In the area of web development, the community pushed some nice ideas: the react architecture, query on the client side, management of state ...

fmind08:12:10

it takes time and efforts to appreciate all these innovations. I do it during my free time, and I enjoyed learning through projects like Pedestal and om.next

fmind08:12:42

but in term of productivity, I would love to have some sane defaults I could use in my projects

fmind08:12:33

that's why I appreciate the feedback from experienced developers on their tech choice

ikitommi09:12:53

Hi. Would it be a good idea to lift Interceptors out of Pedestal into a more common concept for Clojure? Like Ring, which defines just a spec that different libs could use - and produce Interceptors that can be used with other libs - like Ring. Currently, I know at least 5 different interceptor runners, inspired by Pedestal, but bit different. I don’t think this helps in the big pic. There are :before and :afters, :in & :outs, different keys for errors, queues, stacks etc.

ikitommi09:12:39

The interceptors are a separate module, but still it has deps to things like core.async, pedestal.log etc. which are opinions that not everyone agrees. Also, the keys are namespaced to Pedestal (`:io.pedestal.interceptor.chain/error` etc.)

souenzzo11:12:14

@ikitommi checkout io.pedestal.interceptors.chain/execute

ikitommi12:12:29

@souenzzo thanks for the pointer! It nicely describes the how the interceptor should look like, but not the context. Context has things like ::queue, ::error and ::stack. Re-frame has :queue and :stack etc.
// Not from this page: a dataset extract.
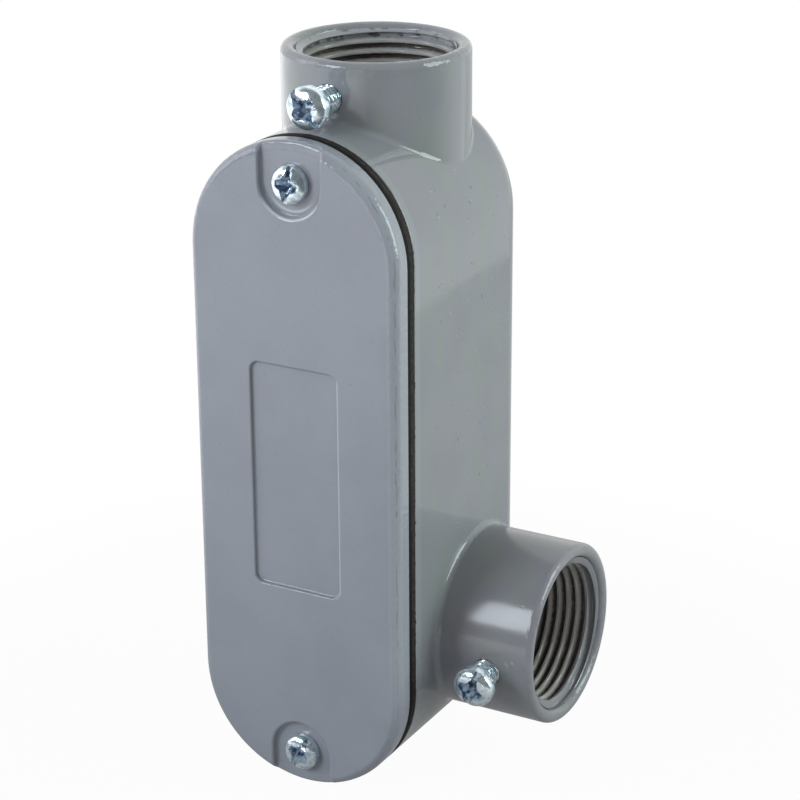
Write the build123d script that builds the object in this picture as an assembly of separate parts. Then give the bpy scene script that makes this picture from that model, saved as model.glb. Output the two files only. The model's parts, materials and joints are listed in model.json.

Writing a portable interceptor that does error-handling requires to access the ::error.

ikitommi12:12:12

I think programming against a contract (like https://github.com/ring-clojure/ring/blob/master/SPEC) instead of a helper api makes things more portable.

ikitommi12:12:26

My 2 cents would be to use non-qualified keys for the context (`:queue`, :stack, :error etc.) like Ring does. This also enables perf optimizations as the context could be a Record with fast access to that info. Re-reading via a hash-lookup makes the chain execution much slower.

souenzzo12:12:17

P.S.: I'm using the ctx/`chain` concept in various/non-http context in my app.

ikitommi12:12:42

cool. the pedestal chain or just the concept?

souenzzo12:12:32

one "own" chain, to interact with #datomic (when I implemented, I did not know that pedestal chain was easy to use), and a websocket chain, using chan/execute.